-- Start Collected data --
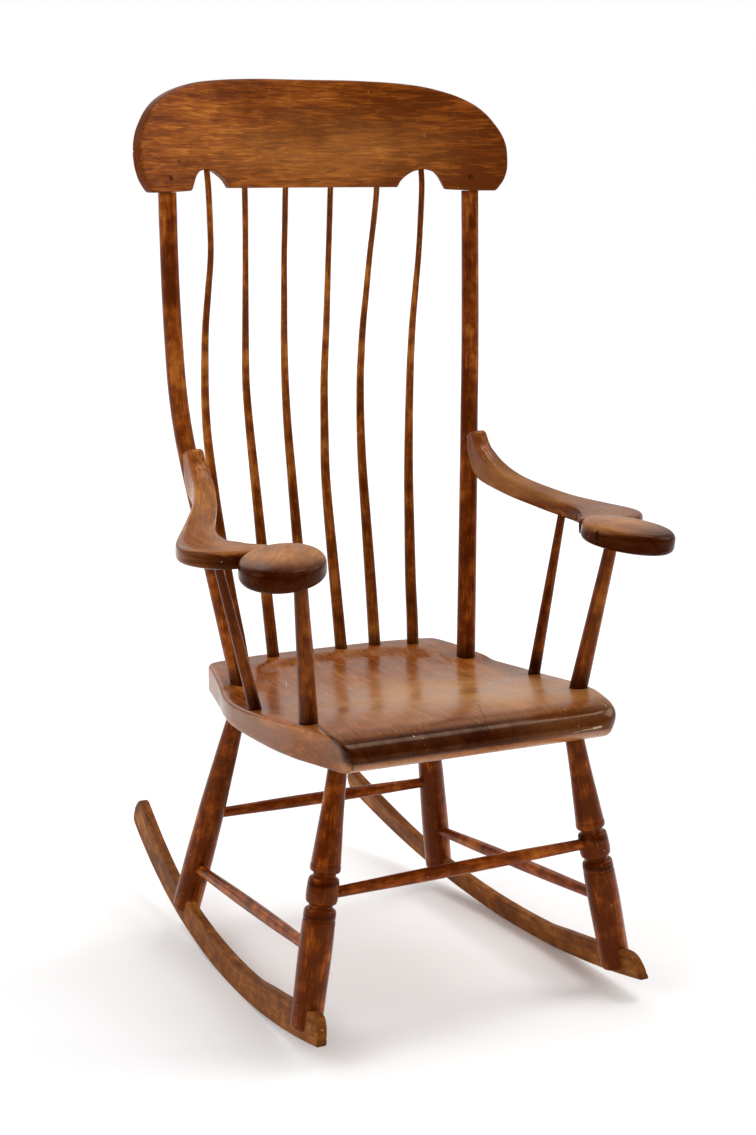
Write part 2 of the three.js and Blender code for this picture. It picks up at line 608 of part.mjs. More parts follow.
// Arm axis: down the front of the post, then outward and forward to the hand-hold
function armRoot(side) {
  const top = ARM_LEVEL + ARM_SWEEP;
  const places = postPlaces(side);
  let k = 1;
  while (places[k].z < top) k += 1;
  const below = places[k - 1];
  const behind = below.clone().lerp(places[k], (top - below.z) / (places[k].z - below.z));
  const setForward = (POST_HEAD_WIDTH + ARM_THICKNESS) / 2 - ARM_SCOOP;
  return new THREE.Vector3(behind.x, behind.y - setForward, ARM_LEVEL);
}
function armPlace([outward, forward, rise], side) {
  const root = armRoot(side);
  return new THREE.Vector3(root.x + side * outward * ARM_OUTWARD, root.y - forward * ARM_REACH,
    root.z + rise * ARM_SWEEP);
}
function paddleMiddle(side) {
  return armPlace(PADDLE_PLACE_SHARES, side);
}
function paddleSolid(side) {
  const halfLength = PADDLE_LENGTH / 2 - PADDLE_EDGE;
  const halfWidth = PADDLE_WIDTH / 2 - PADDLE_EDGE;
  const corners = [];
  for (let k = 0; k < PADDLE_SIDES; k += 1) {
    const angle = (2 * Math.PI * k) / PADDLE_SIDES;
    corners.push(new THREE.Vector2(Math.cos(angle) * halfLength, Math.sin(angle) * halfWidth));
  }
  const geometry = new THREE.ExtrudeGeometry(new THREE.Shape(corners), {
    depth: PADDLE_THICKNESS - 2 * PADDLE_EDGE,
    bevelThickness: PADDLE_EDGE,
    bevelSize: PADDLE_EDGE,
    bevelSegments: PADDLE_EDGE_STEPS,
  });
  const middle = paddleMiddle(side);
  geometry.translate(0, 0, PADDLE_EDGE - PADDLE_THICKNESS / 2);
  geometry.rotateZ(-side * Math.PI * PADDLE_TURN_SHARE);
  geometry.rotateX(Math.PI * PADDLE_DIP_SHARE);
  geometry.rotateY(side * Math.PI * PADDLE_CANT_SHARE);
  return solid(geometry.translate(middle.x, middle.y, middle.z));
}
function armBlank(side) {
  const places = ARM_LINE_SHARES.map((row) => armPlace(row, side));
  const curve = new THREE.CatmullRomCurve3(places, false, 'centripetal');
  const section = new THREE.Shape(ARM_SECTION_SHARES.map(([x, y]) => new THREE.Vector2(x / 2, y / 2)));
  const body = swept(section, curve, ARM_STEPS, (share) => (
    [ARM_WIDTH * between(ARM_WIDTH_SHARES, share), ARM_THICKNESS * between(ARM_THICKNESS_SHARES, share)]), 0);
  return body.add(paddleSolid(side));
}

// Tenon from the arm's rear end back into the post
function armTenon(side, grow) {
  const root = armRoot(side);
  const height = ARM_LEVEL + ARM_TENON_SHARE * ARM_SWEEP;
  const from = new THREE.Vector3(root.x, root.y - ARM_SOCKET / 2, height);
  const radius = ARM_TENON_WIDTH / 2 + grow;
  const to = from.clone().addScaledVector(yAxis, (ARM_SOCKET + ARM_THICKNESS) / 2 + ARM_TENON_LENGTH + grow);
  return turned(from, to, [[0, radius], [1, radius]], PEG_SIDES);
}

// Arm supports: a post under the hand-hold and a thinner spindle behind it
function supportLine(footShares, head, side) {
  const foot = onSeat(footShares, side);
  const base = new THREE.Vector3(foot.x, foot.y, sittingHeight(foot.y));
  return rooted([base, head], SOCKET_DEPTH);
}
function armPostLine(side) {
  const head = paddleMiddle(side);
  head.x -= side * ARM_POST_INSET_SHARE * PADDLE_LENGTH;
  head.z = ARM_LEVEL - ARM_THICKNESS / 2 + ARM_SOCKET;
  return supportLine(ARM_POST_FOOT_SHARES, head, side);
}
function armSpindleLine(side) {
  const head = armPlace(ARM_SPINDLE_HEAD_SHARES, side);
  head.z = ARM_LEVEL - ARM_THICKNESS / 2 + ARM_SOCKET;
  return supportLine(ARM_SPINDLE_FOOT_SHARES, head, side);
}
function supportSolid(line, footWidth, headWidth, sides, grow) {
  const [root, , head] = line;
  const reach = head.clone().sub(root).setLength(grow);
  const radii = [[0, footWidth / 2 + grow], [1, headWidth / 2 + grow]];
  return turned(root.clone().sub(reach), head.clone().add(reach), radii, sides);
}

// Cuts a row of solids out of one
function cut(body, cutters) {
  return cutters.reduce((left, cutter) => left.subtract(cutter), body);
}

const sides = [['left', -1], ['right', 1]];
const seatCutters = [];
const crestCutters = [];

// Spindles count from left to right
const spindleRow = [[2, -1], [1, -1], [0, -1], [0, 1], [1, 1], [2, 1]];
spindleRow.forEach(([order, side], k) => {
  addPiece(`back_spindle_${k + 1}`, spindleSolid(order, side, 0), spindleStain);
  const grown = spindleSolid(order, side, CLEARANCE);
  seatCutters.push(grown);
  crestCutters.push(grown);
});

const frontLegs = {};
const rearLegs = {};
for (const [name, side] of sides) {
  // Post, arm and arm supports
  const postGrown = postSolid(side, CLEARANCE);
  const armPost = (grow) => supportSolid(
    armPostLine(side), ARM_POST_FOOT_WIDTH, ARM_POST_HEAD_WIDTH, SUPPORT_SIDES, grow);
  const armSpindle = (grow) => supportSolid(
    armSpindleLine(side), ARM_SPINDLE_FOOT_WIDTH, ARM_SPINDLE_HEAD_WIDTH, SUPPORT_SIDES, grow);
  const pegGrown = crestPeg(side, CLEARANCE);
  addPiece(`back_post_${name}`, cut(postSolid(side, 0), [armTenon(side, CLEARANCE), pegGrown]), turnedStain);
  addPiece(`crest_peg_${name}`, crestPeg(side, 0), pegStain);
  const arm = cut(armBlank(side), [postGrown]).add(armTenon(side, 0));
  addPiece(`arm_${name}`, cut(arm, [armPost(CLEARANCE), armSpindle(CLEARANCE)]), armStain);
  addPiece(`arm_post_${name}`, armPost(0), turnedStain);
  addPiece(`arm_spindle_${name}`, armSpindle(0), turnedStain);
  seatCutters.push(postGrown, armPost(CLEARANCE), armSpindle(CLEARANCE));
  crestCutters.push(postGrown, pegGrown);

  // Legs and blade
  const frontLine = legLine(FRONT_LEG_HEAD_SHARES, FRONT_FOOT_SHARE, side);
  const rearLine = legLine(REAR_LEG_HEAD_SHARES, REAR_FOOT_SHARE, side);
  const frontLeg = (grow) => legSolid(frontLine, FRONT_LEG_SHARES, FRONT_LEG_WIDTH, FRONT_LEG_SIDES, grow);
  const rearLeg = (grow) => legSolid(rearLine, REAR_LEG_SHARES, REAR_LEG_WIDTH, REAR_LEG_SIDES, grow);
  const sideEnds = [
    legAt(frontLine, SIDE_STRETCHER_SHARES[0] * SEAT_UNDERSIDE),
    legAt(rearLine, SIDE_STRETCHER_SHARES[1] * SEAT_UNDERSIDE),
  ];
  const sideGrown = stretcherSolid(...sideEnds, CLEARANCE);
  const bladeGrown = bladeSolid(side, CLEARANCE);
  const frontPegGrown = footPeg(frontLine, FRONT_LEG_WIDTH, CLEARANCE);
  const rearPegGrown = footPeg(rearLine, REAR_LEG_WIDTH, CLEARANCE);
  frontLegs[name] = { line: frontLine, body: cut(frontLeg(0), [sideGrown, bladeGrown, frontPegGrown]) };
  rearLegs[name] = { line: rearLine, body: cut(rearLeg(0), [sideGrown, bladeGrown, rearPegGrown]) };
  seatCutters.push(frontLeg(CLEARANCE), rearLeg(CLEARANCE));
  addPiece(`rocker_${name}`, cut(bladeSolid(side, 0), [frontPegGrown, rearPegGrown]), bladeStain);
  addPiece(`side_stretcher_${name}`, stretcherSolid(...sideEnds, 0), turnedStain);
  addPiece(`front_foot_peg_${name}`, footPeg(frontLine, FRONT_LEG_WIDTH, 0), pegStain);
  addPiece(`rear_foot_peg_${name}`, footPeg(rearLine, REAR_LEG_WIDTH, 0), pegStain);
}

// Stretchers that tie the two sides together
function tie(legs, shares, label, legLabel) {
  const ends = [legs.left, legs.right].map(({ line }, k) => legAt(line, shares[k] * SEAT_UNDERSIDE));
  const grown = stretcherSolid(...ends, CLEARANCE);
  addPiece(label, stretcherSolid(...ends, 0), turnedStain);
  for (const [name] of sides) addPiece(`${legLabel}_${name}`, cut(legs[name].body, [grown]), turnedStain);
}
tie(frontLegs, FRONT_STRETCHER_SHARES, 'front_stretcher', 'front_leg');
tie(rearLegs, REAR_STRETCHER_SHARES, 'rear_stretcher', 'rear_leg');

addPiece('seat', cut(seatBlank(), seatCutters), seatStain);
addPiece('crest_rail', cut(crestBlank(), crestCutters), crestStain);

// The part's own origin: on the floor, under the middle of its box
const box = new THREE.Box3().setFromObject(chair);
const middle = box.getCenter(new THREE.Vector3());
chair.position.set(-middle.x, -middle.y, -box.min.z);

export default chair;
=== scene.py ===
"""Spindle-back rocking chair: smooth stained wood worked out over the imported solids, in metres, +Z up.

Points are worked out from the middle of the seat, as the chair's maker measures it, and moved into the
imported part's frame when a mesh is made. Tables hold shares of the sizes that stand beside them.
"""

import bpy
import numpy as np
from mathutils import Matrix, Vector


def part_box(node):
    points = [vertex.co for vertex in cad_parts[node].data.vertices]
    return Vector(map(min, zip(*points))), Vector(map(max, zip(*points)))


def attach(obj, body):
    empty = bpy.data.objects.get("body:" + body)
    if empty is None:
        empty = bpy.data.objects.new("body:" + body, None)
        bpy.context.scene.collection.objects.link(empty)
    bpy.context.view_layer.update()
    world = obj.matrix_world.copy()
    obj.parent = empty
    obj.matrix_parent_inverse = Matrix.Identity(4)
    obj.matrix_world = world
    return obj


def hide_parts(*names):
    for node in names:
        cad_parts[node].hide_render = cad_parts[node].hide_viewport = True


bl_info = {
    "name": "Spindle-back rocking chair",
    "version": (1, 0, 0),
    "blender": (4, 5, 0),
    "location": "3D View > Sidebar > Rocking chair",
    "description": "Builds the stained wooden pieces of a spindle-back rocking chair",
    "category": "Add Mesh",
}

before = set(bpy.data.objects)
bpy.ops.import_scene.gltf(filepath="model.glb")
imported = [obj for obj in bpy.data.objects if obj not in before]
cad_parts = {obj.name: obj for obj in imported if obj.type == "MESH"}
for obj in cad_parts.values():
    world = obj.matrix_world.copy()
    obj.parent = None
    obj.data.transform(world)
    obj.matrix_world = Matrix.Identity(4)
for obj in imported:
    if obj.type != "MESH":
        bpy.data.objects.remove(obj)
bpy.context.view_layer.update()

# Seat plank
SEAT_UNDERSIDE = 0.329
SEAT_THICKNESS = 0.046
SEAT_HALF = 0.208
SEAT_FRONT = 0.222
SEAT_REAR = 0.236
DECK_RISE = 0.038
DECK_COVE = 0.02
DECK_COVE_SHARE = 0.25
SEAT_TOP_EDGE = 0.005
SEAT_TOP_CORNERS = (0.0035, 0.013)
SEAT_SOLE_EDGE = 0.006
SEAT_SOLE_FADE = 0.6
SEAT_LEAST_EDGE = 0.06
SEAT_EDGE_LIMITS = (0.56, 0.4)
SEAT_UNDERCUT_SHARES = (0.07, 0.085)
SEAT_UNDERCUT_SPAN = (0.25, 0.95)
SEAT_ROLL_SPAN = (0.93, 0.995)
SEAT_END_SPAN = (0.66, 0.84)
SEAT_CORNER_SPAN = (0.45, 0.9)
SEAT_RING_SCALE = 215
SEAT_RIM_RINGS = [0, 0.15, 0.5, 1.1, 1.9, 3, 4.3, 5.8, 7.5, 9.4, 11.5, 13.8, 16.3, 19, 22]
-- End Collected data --
Short problem: Write the lines again exactly, beginning at the line that has "middle of its box" and stopping after the line that has "for node in"; include no other lines.

Response to this exercise:
// The part's own origin: on the floor, under the middle of its box
const box = new THREE.Box3().setFromObject(chair);
const middle = box.getCenter(new THREE.Vector3());
chair.position.set(-middle.x, -middle.y, -box.min.z);

export default chair;
=== scene.py ===
"""Spindle-back rocking chair: smooth stained wood worked out over the imported solids, in metres, +Z up.

Points are worked out from the middle of the seat, as the chair's maker measures it, and moved into the
imported part's frame when a mesh is made. Tables hold shares of the sizes that stand beside them.
"""

import bpy
import numpy as np
from mathutils import Matrix, Vector


def part_box(node):
    points = [vertex.co for vertex in cad_parts[node].data.vertices]
    return Vector(map(min, zip(*points))), Vector(map(max, zip(*points)))


def attach(obj, body):
    empty = bpy.data.objects.get("body:" + body)
    if empty is None:
        empty = bpy.data.objects.new("body:" + body, None)
        bpy.context.scene.collection.objects.link(empty)
    bpy.context.view_layer.update()
    world = obj.matrix_world.copy()
    obj.parent = empty
    obj.matrix_parent_inverse = Matrix.Identity(4)
    obj.matrix_world = world
    return obj


def hide_parts(*names):
    for node in names:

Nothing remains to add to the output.